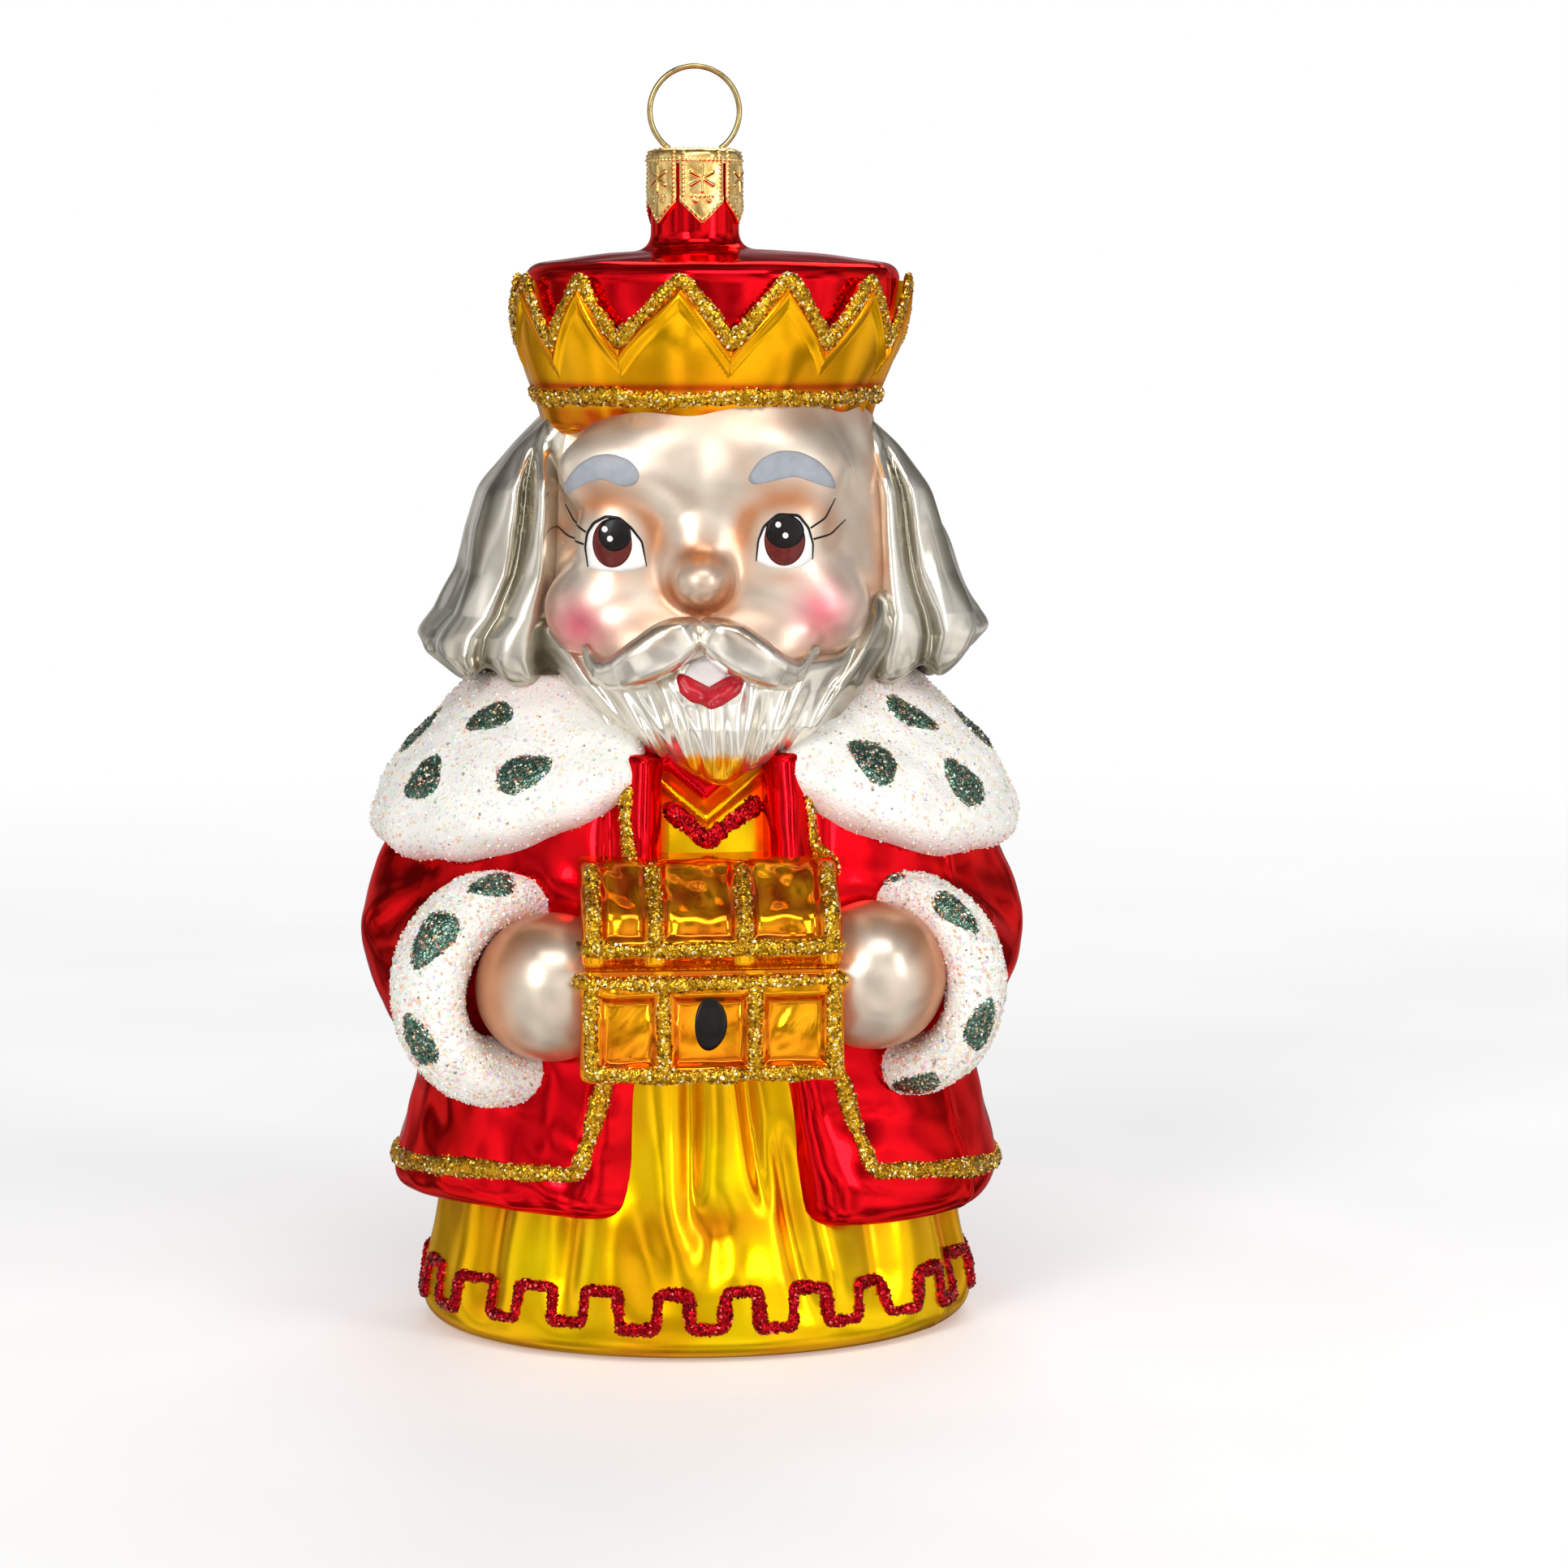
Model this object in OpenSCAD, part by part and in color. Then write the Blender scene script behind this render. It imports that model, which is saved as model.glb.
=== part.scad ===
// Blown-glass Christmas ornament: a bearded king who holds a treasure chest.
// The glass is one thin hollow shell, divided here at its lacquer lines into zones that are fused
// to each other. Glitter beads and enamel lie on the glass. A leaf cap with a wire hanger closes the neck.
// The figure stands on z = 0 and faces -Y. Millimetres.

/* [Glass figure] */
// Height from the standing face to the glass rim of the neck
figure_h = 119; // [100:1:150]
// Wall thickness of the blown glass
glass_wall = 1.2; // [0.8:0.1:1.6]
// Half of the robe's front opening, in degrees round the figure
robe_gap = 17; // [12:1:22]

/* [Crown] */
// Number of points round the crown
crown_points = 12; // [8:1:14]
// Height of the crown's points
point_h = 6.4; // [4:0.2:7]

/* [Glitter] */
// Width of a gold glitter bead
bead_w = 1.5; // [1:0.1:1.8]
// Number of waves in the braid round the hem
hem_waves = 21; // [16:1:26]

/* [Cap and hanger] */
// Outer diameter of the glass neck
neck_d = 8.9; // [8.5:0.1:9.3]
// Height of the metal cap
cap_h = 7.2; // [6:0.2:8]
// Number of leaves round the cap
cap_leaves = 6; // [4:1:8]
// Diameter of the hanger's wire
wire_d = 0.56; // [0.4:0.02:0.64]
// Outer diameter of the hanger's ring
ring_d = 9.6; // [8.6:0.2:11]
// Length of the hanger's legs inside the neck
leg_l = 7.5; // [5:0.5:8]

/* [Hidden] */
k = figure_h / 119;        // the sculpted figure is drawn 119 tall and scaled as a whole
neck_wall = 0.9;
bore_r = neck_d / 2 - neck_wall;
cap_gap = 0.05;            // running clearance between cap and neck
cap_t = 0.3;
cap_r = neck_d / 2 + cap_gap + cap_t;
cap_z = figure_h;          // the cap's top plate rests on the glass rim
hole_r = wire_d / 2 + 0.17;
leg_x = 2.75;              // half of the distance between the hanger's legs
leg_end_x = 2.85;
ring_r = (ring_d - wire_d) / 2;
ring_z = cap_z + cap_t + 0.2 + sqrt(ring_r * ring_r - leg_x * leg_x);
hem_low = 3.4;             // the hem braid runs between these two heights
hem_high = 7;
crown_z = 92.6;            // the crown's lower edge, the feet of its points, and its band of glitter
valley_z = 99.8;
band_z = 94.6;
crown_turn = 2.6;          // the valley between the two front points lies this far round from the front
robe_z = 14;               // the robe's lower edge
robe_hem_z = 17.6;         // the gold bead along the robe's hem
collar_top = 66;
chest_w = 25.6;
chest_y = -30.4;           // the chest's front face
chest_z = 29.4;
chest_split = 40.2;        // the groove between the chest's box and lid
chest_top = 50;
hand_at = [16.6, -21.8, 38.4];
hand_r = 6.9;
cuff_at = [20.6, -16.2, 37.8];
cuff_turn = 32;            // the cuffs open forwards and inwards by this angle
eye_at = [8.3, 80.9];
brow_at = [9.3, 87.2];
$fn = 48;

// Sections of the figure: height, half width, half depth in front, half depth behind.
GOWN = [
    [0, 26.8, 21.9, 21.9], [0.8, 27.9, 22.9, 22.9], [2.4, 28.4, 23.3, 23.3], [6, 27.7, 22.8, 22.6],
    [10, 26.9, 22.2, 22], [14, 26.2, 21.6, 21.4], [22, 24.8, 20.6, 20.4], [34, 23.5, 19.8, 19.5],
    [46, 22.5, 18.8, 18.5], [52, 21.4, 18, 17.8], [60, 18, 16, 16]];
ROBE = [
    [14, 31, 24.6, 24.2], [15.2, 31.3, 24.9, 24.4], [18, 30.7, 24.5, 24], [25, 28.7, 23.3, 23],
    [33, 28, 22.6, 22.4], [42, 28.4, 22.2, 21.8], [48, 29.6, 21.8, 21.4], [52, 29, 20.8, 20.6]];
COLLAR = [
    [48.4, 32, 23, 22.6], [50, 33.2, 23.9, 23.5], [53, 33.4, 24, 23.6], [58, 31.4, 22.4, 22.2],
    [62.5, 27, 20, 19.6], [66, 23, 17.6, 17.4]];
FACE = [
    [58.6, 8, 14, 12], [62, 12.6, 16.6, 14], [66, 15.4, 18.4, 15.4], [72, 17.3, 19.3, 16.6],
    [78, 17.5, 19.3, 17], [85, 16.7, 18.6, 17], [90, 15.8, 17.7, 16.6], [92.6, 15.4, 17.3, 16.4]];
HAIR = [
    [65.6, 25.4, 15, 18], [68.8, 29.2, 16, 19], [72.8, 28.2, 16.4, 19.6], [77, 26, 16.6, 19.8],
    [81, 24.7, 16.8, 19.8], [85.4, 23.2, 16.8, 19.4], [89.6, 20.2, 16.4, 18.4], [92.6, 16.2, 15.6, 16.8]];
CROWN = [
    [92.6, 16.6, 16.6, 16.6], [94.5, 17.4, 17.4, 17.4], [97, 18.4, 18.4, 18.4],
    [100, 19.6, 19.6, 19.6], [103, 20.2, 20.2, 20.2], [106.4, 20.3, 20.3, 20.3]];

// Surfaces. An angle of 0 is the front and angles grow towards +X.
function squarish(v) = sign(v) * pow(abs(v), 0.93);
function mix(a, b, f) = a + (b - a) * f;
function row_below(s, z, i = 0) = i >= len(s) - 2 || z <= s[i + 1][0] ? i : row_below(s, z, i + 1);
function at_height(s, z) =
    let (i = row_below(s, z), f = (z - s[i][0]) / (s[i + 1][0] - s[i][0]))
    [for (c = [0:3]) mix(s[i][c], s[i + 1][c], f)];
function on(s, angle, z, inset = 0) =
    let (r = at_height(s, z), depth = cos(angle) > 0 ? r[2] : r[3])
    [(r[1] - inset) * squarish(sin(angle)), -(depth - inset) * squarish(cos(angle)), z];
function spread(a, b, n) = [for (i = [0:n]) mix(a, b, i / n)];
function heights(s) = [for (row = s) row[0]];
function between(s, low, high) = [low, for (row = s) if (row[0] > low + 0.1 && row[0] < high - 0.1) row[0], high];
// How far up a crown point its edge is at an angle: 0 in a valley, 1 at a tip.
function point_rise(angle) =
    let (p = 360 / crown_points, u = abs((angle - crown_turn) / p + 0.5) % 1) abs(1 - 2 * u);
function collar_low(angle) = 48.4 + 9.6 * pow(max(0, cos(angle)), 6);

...

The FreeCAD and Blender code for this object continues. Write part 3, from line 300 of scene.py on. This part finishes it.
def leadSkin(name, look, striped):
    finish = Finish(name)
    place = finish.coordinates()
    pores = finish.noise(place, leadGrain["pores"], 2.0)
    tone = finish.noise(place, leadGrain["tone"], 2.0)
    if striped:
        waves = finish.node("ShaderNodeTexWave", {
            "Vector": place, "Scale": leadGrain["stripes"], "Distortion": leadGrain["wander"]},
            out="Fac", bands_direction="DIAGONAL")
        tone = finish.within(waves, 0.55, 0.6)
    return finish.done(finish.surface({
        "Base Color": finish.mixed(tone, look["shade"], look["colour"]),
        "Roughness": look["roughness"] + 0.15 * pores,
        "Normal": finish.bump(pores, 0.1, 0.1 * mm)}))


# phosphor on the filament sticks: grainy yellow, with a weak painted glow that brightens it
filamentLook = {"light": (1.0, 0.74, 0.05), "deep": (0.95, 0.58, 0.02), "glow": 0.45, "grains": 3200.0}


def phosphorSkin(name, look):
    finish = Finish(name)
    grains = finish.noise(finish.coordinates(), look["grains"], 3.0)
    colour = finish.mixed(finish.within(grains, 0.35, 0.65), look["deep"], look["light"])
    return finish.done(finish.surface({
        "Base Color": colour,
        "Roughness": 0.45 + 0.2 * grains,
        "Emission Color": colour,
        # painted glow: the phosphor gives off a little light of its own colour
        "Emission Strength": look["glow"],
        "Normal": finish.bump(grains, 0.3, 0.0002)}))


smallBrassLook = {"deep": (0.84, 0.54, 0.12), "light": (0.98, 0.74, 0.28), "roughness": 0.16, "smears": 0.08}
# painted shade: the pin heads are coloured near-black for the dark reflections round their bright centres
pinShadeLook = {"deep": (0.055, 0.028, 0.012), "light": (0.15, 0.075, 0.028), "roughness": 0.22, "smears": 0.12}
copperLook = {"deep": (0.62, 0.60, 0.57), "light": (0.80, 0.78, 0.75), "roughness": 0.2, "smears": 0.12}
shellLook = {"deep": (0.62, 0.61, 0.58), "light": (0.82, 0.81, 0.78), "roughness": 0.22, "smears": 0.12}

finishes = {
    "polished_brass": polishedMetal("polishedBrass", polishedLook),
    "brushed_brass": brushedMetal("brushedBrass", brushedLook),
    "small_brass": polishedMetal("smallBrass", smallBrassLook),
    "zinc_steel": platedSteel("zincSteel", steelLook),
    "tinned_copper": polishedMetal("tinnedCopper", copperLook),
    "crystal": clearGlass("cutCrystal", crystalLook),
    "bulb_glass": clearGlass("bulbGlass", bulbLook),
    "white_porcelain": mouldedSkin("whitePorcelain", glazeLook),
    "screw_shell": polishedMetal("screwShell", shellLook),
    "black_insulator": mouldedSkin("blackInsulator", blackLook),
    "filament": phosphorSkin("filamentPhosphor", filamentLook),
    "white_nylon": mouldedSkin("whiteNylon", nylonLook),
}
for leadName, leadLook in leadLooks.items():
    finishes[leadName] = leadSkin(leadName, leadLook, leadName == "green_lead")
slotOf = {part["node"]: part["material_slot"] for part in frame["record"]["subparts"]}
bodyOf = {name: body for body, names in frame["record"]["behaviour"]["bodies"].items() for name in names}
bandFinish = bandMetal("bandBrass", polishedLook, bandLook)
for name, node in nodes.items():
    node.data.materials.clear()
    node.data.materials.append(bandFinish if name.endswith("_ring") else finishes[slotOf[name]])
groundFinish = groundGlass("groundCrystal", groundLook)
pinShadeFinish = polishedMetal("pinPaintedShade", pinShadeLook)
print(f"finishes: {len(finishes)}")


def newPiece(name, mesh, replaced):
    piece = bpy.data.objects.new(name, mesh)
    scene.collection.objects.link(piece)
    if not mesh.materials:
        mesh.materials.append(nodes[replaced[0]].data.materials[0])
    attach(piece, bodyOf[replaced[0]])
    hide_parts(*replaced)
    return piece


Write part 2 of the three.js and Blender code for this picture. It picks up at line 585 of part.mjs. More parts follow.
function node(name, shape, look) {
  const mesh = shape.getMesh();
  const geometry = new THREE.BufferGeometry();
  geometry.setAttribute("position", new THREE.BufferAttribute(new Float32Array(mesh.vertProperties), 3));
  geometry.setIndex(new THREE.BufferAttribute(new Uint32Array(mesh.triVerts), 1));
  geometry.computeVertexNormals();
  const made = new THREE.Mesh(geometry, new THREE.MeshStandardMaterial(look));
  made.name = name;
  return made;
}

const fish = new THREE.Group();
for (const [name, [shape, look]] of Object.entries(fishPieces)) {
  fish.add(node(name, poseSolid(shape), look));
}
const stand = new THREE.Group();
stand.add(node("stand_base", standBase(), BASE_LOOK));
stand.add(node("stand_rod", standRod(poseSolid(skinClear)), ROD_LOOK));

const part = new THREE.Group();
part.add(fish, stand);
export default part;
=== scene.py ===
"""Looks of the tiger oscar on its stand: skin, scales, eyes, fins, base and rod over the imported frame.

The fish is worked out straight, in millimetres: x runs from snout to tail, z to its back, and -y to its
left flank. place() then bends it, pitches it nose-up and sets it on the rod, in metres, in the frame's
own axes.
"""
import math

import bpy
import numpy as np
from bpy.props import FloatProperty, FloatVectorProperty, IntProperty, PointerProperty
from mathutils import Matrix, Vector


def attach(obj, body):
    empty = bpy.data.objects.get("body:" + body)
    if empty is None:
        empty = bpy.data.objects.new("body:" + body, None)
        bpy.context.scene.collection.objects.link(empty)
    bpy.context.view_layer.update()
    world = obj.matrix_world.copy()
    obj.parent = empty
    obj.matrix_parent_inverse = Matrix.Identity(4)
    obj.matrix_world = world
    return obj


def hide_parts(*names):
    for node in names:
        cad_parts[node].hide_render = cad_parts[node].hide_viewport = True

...

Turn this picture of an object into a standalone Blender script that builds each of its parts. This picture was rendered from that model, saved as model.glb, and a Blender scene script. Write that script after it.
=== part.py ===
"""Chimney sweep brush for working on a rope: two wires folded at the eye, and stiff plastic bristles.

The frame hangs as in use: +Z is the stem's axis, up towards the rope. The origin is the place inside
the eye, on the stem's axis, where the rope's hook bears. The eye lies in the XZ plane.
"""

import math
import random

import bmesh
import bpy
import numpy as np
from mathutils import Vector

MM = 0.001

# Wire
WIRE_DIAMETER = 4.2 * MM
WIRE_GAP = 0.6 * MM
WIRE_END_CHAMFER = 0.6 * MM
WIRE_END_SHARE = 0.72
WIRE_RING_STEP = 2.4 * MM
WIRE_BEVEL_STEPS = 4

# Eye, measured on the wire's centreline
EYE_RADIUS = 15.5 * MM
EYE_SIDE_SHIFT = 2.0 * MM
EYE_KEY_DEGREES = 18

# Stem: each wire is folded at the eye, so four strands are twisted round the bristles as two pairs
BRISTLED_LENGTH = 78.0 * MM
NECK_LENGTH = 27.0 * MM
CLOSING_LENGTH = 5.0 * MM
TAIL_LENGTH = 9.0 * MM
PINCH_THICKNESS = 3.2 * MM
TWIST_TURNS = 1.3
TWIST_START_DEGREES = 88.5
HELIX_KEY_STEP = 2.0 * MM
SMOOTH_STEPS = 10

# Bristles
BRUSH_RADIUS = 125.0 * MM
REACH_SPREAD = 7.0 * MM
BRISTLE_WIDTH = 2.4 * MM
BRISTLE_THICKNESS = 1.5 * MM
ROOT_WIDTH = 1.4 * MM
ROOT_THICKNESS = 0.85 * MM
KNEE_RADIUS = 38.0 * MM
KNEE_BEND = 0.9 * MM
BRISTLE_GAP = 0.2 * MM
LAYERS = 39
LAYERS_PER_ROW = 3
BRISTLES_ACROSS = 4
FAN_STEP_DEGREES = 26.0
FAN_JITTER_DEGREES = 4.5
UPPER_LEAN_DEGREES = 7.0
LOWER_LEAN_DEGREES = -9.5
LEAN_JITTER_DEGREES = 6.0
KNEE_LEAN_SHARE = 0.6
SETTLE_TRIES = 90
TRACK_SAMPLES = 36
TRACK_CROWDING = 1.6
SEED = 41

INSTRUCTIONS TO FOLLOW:
Of all the entries above, repeat only the lines from the line that has "Model this object" to the line that has "hem_waves = 21; // [16:1:26]", both lines included, exactly.

OUTPUT FOR THIS EXERCISE:
Model this object in OpenSCAD, part by part and in color. Then write the Blender scene script behind this render. It imports that model, which is saved as model.glb.
=== part.scad ===
// Blown-glass Christmas ornament: a bearded king who holds a treasure chest.
// The glass is one thin hollow shell, divided here at its lacquer lines into zones that are fused
// to each other. Glitter beads and enamel lie on the glass. A leaf cap with a wire hanger closes the neck.
// The figure stands on z = 0 and faces -Y. Millimetres.

/* [Glass figure] */
// Height from the standing face to the glass rim of the neck
figure_h = 119; // [100:1:150]
// Wall thickness of the blown glass
glass_wall = 1.2; // [0.8:0.1:1.6]
// Half of the robe's front opening, in degrees round the figure
robe_gap = 17; // [12:1:22]

/* [Crown] */
// Number of points round the crown
crown_points = 12; // [8:1:14]
// Height of the crown's points
point_h = 6.4; // [4:0.2:7]

/* [Glitter] */
// Width of a gold glitter bead
bead_w = 1.5; // [1:0.1:1.8]
// Number of waves in the braid round the hem
hem_waves = 21; // [16:1:26]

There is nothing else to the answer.